In the initial step, an electron-poor electrophile, in this case, the hydrogen ion from HBr, approaches the electron-rich double bond in ethene. The double bond is broken, and a new \(\mathrm{C-H}\) bond is formed. This temporarily creates a carbocation.

• The bromide ion (\(\mathrm{Br}^-\)) then attacks the positively charged carbon in the carbocation, completing the addition reaction by forming bromoethane (\(\mathrm{CH}_3\mathrm{CH}_2\mathrm{Br}\)).
• The key here is understanding that the reaction proceeds through a two-step mechanism—formation of a carbocation followed by nucleophilic attack.

The choice of where the hydrogen atom adds (to which carbon of the double bond) follows a principle known as Markovnikov's Rule.

Markovnikov's Rule

In the realm of addition reactions, Markovnikov's Rule is a guiding principle that helps predict the major product. This rule states that when a hydrogen halide, such as HBr, is added to an alkene, the hydrogen atom will attach to the less substituted carbon atom.

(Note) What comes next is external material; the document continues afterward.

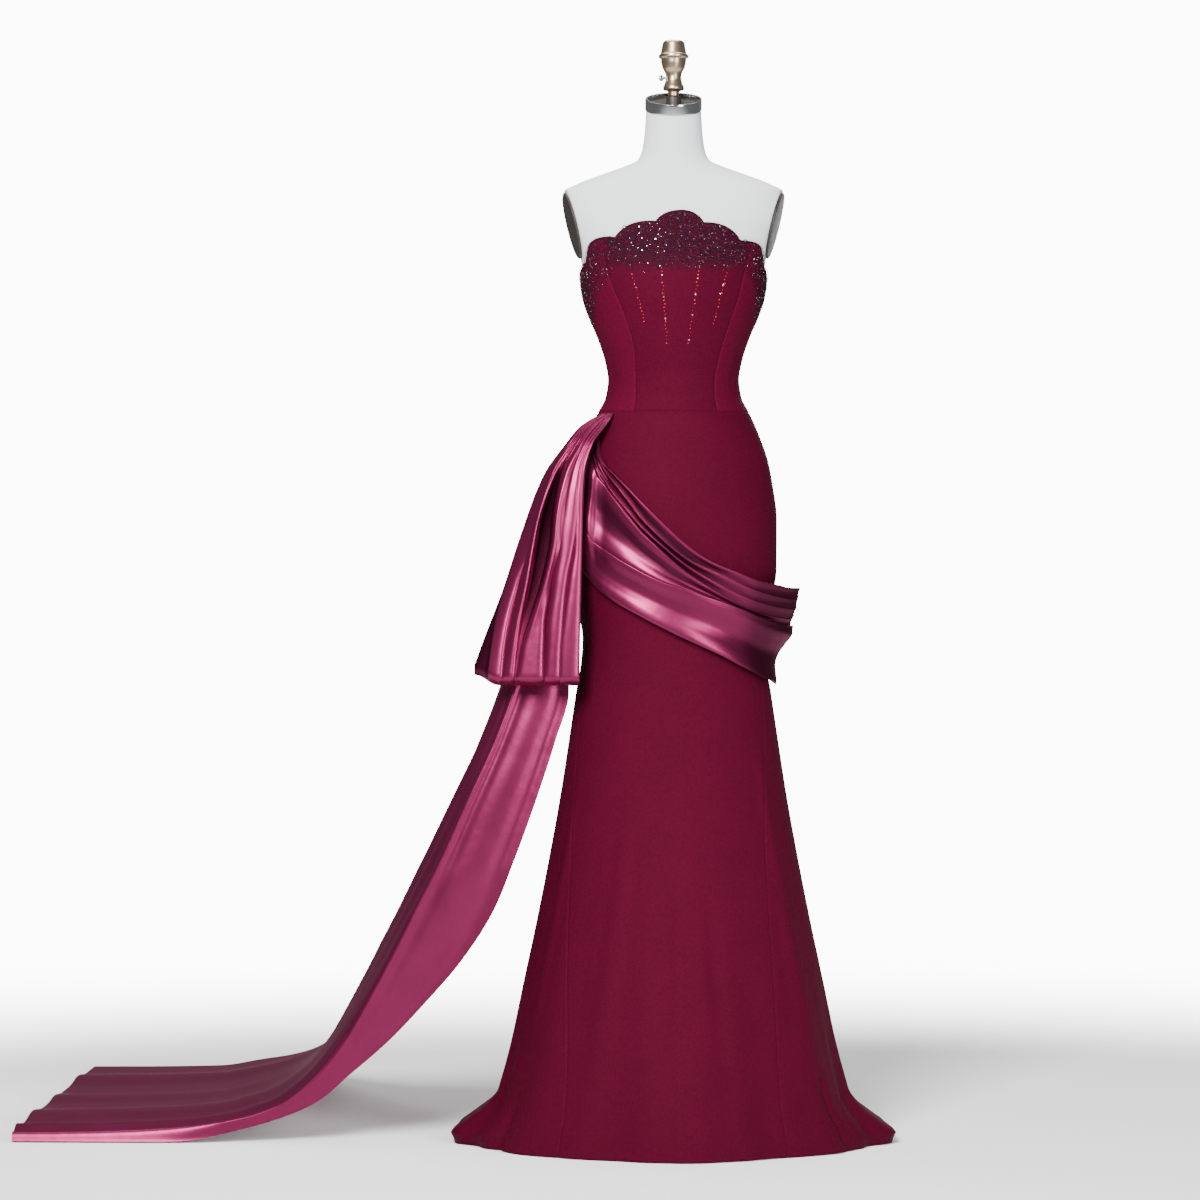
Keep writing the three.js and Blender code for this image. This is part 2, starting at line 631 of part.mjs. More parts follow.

This happens because the formation of the more stable carbocation intermediate is favored. A stable carbocation typically has more alkyl groups attached.

• In the case of ethene, as it reacts with HBr, the hydrogen attaches itself to the first carbon atom, leading to the formation of the more stable ethyl carbocation.
• The bromide ion then attacks this carbocation, resulting in bromoethane as the major product.

Understanding Markovnikov's Rule is crucial as it allows chemists to anticipate the products of electrophilic addition reactions accurately.

Nucleophilic Substitution Reaction

Nucleophilic substitution reactions are common in organic chemistry, especially for converting a compound like bromoethane into ethanol. These reactions involve the replacement of one group in a molecule by a nucleophile.

In the hydrolysis of bromoethane, the nucleophile is the hydroxide ion (\(\mathrm{OH}^-\)).

• The \(\mathrm{OH}^-\) ion approaches the carbon atom bonded to the bromine, allowing for the substitution of bromine by the hydroxyl group.
• This process is known as substitution, specifically SN2 in this reaction, indicating a single-step mechanism involving two reactants.
• The bromine leaves as a bromide ion, and ethanol (\(\mathrm{CH}_3\mathrm{CH}_2\mathrm{OH}\)) is formed.

Such a transformation elucidates how functional groups can be altered in organic molecules through nucleophilic substitution reactions.

Oxidation Reactions

Oxidation reactions in organic chemistry often involve the conversion of alcohols into aldehydes or ketones. In this scenario, ethanol undergoes oxidation when treated with excess iodine (\(\mathrm{I}_2\)).

Here's how it happens:

• Excess \(\mathrm{I}_2\) leads to the formation of iodoform (\(\mathrm{CHI}_3\)) as a side product while the \(\mathrm{OH}\) group of ethanol is oxidized to an aldehyde group, yielding acetaldehyde (\(\mathrm{CH}_3\mathrm{CHO}\)).
• This transformation is a type of oxidation reaction where the increase in the oxidation state of the molecule is observed, and it is facilitated by oxidizing agents, such as \(\mathrm{I}_2\)

These reactions are significant because they allow for the synthesis of different functional groups and the understanding of organic transformations.